** PROVIDED RECORDS **
-------------------------

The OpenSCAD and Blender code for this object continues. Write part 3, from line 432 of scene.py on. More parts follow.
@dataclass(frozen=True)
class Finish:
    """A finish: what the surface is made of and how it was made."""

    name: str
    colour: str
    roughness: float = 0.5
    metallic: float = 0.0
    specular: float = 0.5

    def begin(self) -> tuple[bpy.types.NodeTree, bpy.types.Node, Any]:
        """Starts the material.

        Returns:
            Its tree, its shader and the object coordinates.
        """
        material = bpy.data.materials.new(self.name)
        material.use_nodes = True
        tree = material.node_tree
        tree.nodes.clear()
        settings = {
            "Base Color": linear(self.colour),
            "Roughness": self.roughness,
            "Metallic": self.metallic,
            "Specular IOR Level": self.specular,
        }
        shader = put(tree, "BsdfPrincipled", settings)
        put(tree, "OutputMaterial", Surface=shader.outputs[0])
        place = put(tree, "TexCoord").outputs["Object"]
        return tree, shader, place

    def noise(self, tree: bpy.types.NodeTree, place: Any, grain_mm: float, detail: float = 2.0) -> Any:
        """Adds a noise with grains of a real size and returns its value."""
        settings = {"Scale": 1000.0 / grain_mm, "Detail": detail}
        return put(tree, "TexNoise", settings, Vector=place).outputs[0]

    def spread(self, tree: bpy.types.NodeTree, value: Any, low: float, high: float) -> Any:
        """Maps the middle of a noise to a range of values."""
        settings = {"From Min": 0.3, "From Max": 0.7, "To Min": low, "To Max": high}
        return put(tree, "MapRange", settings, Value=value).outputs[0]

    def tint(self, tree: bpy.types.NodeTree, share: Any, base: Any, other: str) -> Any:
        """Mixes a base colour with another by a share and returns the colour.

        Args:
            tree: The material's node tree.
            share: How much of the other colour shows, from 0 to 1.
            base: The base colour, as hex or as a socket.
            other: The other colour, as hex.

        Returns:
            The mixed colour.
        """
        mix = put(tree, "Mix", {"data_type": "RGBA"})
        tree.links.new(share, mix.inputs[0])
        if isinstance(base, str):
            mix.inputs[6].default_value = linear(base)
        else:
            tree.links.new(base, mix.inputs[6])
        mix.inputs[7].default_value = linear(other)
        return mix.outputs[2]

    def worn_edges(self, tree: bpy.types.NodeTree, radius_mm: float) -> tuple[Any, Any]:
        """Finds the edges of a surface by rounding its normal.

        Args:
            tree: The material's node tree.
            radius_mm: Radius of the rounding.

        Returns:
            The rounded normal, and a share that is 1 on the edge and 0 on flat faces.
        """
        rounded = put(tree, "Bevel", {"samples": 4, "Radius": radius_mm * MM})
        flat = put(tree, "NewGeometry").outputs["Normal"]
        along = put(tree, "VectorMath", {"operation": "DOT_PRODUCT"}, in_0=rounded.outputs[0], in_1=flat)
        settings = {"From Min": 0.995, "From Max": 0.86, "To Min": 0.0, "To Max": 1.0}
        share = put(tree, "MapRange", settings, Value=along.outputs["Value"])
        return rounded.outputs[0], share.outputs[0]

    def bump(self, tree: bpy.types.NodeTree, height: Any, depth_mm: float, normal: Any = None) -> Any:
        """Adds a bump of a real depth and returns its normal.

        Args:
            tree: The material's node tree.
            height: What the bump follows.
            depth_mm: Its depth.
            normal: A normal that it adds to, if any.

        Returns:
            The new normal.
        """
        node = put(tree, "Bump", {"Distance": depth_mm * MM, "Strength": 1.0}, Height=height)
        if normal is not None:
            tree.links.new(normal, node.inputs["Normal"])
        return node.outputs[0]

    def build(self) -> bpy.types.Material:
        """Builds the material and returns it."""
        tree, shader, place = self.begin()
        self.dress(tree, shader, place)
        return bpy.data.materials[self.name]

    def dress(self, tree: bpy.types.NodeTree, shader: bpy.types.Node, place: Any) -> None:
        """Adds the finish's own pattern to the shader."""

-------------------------

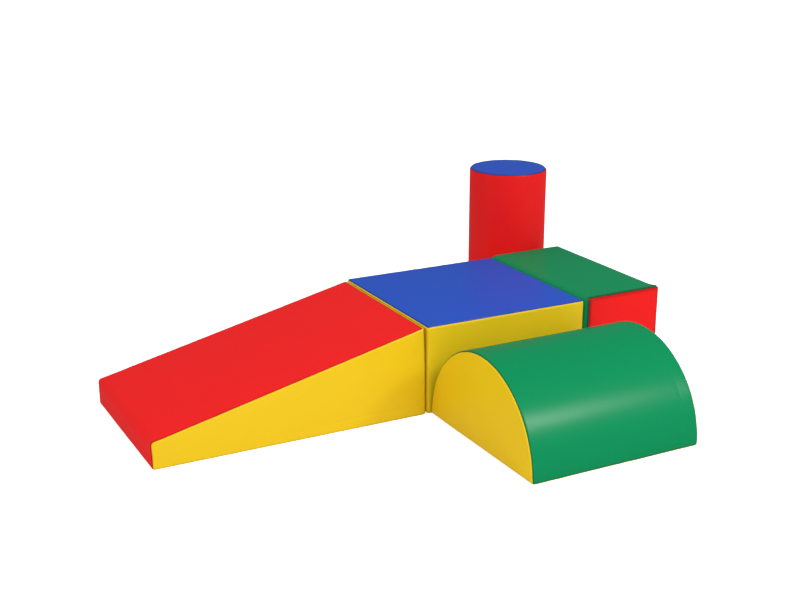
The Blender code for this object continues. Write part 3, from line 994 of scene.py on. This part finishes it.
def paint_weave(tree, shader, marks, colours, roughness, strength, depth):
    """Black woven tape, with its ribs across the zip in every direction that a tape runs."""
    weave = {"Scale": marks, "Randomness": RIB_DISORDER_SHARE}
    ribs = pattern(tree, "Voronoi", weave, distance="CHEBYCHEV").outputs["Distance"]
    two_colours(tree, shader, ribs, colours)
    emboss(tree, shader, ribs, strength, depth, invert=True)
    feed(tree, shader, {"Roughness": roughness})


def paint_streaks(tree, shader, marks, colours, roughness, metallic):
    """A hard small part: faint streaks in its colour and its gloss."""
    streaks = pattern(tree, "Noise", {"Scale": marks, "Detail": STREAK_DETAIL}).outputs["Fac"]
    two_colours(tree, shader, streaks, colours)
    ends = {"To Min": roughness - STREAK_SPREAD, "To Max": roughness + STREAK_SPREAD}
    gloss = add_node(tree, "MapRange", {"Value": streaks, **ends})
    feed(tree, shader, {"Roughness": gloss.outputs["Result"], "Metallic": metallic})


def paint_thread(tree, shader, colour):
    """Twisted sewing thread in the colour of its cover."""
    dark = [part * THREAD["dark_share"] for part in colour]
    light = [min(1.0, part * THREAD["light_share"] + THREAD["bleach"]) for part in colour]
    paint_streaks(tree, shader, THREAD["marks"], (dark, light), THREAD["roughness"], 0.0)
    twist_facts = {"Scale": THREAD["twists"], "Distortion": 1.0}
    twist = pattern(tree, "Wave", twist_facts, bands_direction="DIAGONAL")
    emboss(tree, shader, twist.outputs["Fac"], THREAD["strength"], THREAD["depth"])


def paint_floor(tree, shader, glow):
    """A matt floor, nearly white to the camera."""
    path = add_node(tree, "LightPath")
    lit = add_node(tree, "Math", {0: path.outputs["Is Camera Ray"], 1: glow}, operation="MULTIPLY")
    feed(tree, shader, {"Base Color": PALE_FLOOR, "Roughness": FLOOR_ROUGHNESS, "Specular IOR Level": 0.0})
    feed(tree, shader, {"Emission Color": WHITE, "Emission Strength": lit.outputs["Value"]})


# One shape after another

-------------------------

** EXERCISE DIRECTIONS **
Within the listing above, extract exactly the lines from the line with "The OpenSCAD and" to the line with "specular: float = 0.5", the two named lines included, and no others.

** FINAL RESULT **
The OpenSCAD and Blender code for this object continues. Write part 3, from line 432 of scene.py on. More parts follow.
@dataclass(frozen=True)
class Finish:
    """A finish: what the surface is made of and how it was made."""

    name: str
    colour: str
    roughness: float = 0.5
    metallic: float = 0.0
    specular: float = 0.5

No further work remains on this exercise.